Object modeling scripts
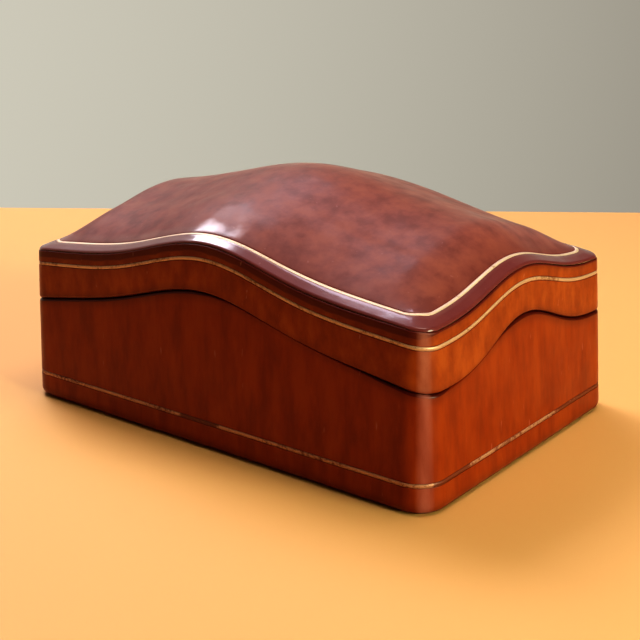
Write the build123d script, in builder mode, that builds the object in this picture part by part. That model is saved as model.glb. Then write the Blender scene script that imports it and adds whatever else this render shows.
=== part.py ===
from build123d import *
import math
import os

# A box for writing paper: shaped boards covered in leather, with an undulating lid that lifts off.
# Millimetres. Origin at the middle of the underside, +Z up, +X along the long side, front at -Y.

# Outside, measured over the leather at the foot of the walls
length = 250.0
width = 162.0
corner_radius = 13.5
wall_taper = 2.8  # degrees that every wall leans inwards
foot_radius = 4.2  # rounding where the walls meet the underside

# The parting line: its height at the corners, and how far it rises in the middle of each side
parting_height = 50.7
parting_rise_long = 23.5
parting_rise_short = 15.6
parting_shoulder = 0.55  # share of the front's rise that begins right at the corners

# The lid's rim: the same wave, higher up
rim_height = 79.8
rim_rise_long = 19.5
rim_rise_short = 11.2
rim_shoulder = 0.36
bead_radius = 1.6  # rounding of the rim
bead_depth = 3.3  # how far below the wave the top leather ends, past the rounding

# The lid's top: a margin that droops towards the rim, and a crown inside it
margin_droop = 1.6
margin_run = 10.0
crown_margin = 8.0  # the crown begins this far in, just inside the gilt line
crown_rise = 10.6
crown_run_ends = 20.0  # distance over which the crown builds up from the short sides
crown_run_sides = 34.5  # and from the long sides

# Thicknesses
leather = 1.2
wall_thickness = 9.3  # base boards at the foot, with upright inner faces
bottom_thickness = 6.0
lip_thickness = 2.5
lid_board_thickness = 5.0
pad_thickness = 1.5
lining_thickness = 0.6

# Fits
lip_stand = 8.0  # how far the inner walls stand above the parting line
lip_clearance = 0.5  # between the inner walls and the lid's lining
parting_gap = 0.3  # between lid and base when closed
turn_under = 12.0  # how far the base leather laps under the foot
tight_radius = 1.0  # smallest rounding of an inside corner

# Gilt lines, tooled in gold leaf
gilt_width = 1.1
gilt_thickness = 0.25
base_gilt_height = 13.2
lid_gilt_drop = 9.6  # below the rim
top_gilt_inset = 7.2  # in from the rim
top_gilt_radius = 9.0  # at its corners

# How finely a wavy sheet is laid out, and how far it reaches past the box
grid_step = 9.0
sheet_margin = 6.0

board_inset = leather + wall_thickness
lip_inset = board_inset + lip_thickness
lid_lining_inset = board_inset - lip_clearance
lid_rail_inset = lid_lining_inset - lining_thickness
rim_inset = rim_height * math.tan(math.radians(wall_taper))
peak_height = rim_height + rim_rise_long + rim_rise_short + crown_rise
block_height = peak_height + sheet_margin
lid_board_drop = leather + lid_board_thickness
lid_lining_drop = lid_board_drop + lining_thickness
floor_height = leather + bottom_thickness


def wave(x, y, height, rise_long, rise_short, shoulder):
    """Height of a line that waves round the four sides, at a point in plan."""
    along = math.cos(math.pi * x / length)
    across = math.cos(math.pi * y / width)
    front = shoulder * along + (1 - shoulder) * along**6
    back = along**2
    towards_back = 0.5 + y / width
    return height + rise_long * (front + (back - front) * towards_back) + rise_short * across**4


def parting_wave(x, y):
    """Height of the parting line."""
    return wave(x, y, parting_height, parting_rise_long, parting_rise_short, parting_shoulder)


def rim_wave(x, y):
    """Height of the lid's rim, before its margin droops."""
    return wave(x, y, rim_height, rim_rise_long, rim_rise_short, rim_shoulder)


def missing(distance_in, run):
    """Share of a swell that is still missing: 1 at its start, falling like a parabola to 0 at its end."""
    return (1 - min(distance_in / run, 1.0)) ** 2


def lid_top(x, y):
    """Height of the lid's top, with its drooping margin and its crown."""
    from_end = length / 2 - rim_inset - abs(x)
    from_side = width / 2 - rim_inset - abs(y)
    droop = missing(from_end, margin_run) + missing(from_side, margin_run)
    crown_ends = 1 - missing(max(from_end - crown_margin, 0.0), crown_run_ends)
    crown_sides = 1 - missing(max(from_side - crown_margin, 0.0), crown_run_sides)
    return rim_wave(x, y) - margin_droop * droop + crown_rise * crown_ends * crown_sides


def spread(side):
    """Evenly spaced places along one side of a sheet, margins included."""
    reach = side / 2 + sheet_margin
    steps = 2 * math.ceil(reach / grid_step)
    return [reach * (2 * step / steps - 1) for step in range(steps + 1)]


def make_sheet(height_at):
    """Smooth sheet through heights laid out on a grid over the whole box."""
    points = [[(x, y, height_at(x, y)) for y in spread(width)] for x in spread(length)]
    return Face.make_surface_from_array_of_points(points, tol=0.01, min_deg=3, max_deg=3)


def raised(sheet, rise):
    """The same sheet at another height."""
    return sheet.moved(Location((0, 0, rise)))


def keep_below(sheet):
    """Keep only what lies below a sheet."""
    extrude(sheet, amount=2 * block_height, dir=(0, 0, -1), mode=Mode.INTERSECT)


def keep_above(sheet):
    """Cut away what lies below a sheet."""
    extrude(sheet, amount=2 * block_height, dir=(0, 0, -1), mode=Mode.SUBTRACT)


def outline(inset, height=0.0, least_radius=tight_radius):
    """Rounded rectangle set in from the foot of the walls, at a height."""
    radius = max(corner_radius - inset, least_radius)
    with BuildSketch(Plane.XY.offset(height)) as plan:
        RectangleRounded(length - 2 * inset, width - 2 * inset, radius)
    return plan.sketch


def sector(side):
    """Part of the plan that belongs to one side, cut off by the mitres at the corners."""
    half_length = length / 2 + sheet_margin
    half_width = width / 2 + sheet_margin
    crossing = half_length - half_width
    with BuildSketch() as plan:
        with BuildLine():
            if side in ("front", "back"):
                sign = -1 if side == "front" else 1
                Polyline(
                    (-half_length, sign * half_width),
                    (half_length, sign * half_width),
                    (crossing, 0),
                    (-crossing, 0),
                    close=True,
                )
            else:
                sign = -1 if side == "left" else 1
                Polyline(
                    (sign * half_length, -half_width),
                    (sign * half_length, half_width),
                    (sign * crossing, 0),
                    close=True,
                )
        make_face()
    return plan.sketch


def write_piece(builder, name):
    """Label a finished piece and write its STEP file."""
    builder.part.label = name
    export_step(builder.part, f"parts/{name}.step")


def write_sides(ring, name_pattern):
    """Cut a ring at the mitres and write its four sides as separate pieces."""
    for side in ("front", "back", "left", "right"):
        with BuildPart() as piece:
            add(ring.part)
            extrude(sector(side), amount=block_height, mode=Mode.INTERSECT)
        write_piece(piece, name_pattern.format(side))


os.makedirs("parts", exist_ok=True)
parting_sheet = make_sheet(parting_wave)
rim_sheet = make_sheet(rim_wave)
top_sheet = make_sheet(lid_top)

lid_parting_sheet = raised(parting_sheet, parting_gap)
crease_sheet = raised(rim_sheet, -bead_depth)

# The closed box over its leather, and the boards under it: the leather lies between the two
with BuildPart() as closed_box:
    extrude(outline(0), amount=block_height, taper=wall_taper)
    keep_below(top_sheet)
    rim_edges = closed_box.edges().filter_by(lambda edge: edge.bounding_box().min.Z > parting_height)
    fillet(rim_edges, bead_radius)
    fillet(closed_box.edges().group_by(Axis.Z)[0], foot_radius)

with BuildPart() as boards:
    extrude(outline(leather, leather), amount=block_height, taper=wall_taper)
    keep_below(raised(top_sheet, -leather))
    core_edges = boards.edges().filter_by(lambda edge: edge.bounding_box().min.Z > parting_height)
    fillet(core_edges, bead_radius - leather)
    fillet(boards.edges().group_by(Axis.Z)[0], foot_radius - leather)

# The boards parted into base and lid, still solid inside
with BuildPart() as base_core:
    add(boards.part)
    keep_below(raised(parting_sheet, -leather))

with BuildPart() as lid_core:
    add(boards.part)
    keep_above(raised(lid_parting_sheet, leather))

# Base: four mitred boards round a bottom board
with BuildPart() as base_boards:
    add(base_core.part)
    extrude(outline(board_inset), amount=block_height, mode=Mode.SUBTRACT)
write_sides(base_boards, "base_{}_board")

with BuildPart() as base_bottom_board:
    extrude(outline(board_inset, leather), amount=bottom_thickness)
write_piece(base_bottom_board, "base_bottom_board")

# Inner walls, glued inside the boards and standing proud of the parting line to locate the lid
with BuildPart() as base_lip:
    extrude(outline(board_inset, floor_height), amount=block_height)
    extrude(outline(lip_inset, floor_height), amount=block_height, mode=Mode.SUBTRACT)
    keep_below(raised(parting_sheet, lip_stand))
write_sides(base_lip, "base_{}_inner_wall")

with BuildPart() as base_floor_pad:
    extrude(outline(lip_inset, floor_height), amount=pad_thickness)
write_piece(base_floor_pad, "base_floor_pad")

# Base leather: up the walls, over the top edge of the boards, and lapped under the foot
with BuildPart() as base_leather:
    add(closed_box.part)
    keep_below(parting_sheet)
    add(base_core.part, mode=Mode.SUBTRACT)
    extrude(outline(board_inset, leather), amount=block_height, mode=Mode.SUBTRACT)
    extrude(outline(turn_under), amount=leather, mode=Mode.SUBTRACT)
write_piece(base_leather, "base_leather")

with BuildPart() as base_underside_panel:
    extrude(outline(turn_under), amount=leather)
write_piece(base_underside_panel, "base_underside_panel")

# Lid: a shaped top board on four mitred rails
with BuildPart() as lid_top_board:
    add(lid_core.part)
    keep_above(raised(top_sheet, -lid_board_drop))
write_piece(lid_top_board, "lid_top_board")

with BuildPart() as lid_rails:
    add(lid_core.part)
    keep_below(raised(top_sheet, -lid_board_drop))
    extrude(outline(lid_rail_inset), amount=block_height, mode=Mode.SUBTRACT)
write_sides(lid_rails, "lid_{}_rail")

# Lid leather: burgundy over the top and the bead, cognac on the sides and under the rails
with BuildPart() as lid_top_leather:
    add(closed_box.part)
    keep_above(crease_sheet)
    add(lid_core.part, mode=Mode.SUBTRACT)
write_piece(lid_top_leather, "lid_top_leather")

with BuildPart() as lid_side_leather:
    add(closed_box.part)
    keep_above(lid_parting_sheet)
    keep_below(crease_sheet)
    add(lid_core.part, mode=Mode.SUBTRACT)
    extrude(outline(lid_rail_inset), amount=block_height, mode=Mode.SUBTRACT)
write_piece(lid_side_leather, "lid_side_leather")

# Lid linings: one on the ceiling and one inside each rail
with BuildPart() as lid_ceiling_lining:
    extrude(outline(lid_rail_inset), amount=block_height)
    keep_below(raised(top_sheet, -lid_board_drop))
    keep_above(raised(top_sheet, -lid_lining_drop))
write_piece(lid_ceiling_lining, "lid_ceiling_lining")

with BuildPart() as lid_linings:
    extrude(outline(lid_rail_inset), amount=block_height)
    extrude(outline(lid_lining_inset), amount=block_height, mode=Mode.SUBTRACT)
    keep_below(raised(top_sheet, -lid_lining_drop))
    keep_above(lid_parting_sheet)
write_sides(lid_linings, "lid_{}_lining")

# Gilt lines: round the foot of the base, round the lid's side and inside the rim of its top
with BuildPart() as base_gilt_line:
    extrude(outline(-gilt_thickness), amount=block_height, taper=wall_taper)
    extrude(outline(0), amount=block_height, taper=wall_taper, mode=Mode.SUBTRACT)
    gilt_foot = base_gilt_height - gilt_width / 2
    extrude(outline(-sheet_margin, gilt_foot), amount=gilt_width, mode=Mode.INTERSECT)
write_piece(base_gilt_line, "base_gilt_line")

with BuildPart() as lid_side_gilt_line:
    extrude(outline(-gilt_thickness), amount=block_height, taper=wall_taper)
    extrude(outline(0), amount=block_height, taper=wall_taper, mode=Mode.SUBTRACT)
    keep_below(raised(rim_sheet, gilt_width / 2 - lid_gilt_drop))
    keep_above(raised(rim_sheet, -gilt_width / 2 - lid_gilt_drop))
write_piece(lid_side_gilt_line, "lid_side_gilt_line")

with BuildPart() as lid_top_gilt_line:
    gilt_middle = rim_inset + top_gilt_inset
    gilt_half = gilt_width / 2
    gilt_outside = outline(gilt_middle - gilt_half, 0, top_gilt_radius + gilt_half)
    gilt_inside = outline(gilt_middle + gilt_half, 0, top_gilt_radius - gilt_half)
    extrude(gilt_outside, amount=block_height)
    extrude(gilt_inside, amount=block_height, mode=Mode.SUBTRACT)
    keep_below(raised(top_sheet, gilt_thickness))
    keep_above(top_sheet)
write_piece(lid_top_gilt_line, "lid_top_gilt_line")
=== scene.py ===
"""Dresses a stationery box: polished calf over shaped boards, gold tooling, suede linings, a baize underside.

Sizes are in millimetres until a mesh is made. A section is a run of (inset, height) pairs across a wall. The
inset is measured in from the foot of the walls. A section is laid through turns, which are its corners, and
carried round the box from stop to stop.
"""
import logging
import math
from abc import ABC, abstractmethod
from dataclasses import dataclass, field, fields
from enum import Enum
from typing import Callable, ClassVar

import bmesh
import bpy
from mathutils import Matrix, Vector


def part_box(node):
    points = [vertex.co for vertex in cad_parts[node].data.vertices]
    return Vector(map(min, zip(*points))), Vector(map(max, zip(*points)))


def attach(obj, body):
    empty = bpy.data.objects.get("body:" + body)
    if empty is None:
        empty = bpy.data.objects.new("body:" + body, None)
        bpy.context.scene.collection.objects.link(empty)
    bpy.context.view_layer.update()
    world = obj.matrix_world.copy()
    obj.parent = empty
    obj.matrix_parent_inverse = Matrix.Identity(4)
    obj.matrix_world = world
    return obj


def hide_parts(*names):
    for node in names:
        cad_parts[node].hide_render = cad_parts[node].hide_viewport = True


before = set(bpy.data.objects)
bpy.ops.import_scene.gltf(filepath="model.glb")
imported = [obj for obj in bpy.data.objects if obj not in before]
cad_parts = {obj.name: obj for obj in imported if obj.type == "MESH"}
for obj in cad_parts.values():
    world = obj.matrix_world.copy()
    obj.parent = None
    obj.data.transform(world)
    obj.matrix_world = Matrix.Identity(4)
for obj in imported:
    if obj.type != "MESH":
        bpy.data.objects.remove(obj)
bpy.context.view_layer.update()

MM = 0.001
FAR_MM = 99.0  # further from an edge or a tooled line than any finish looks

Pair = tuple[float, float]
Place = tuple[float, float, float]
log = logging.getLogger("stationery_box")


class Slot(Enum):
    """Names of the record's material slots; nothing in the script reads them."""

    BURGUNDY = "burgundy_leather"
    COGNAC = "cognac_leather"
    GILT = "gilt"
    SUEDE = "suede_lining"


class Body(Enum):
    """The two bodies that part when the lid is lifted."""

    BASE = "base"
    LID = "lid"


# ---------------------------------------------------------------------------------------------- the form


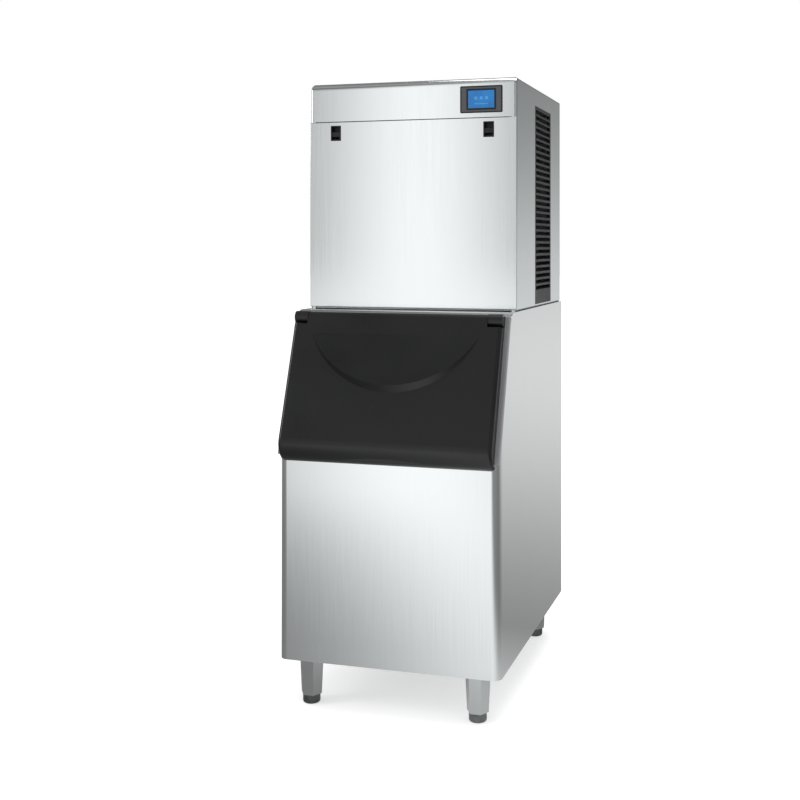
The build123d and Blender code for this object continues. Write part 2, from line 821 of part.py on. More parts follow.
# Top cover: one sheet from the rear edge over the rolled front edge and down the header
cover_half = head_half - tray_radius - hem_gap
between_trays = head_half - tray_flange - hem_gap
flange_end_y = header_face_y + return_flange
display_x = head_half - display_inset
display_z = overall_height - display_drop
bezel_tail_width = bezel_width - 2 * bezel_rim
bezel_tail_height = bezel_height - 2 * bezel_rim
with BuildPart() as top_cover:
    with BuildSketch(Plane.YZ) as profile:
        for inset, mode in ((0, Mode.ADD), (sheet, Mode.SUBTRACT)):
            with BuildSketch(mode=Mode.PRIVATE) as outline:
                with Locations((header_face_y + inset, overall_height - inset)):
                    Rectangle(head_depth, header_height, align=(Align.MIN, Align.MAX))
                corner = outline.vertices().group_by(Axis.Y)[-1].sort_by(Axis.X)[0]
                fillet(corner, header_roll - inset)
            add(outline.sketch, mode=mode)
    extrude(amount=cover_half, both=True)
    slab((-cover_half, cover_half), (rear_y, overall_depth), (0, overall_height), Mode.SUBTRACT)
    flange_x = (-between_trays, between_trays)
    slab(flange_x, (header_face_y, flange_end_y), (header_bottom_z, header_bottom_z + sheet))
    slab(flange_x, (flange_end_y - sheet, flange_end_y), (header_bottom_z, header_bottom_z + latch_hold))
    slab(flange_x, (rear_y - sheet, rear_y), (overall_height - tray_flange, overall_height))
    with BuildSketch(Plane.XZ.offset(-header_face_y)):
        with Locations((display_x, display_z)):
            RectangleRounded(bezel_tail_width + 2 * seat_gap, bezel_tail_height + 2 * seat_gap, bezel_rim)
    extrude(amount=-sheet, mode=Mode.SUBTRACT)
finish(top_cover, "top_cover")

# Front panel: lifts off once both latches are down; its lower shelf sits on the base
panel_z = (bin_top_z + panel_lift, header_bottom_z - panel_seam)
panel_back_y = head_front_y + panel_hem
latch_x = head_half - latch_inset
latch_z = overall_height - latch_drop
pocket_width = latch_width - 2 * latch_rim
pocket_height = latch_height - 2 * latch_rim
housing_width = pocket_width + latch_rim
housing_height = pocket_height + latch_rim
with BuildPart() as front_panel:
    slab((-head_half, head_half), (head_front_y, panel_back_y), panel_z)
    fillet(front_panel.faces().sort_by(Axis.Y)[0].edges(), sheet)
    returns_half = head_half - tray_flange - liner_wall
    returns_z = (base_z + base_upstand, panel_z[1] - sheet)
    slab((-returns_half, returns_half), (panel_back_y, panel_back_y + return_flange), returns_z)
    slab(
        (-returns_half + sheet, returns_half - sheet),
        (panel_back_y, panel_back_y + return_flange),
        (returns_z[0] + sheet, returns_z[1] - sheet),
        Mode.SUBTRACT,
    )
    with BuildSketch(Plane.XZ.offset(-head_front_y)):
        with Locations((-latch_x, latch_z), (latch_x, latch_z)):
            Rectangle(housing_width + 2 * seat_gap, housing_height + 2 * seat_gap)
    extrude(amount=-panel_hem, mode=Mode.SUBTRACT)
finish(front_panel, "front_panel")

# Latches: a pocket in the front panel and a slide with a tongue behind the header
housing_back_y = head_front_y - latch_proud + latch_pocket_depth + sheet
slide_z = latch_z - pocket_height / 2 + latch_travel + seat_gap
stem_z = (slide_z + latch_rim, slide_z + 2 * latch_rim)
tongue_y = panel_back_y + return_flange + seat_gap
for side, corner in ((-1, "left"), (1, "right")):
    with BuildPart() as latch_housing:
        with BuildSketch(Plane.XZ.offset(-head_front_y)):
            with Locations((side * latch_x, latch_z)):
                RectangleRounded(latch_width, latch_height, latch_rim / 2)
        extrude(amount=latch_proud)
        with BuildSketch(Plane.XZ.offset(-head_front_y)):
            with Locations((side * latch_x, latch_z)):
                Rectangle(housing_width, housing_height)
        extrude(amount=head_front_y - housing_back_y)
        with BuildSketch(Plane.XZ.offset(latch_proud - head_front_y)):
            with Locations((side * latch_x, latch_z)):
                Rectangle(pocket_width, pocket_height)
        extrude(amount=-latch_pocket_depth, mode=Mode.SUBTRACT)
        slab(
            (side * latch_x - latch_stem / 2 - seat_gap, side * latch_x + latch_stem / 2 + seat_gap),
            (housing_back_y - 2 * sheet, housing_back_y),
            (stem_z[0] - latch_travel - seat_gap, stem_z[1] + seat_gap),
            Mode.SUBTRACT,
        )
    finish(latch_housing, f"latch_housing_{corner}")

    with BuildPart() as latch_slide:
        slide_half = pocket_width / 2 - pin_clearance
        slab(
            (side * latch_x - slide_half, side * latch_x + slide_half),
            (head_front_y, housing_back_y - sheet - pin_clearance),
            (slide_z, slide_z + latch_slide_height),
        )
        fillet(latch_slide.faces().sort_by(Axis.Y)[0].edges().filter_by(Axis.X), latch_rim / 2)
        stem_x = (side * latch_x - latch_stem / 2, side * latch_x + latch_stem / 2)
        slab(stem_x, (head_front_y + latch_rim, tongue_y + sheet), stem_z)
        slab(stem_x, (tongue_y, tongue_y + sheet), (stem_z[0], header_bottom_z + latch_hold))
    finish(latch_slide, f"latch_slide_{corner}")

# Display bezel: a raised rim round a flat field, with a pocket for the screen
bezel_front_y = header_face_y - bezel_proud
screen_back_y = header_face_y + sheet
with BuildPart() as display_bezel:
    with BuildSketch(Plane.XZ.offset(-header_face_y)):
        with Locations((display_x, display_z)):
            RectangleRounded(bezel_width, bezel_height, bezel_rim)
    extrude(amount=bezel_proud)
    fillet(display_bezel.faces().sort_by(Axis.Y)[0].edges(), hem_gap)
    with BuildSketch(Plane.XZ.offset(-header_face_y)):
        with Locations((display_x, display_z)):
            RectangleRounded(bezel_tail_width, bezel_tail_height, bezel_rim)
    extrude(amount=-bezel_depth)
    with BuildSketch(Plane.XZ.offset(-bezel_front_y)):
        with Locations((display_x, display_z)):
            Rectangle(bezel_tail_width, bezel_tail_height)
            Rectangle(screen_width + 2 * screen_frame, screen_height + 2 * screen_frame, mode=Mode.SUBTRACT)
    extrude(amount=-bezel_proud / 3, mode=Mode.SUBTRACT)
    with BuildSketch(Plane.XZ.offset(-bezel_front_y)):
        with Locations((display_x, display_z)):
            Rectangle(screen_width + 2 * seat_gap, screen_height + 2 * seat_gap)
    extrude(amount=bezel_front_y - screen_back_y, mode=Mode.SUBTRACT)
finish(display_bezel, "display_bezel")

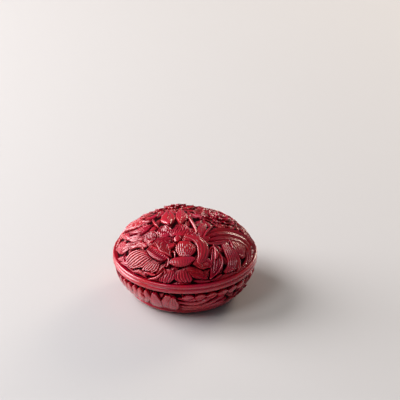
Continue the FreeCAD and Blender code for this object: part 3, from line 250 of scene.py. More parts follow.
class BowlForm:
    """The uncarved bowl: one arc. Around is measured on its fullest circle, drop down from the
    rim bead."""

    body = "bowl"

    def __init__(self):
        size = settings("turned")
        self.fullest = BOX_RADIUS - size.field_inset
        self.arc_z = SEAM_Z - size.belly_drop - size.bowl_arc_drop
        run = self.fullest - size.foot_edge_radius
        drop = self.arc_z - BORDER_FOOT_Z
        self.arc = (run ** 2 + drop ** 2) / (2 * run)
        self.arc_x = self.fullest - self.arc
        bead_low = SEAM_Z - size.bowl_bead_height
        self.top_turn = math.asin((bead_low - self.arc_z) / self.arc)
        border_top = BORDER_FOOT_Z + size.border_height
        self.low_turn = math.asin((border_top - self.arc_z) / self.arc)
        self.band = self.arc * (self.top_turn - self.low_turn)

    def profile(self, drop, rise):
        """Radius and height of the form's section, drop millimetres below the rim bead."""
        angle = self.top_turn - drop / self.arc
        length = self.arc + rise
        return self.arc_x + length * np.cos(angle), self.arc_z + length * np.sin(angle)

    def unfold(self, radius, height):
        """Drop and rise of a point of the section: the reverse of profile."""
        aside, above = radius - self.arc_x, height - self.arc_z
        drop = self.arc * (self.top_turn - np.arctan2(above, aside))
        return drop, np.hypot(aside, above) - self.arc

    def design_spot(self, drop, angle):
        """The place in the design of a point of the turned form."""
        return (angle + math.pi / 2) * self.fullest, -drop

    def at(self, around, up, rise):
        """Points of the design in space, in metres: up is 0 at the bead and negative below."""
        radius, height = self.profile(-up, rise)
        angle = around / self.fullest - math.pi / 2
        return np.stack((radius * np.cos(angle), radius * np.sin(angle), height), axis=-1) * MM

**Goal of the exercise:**
In the listing above, locate the line with "extrude(gilt_inside, amount=block_height, mode=Mode.SUBTRACT)" and the line with "a baize underside.", then extract exactly those lines and every line between them, and nothing more.

**Reply to the task:**
    extrude(gilt_inside, amount=block_height, mode=Mode.SUBTRACT)
    keep_below(raised(top_sheet, gilt_thickness))
    keep_above(top_sheet)
write_piece(lid_top_gilt_line, "lid_top_gilt_line")
=== scene.py ===
"""Dresses a stationery box: polished calf over shaped boards, gold tooling, suede linings, a baize underside.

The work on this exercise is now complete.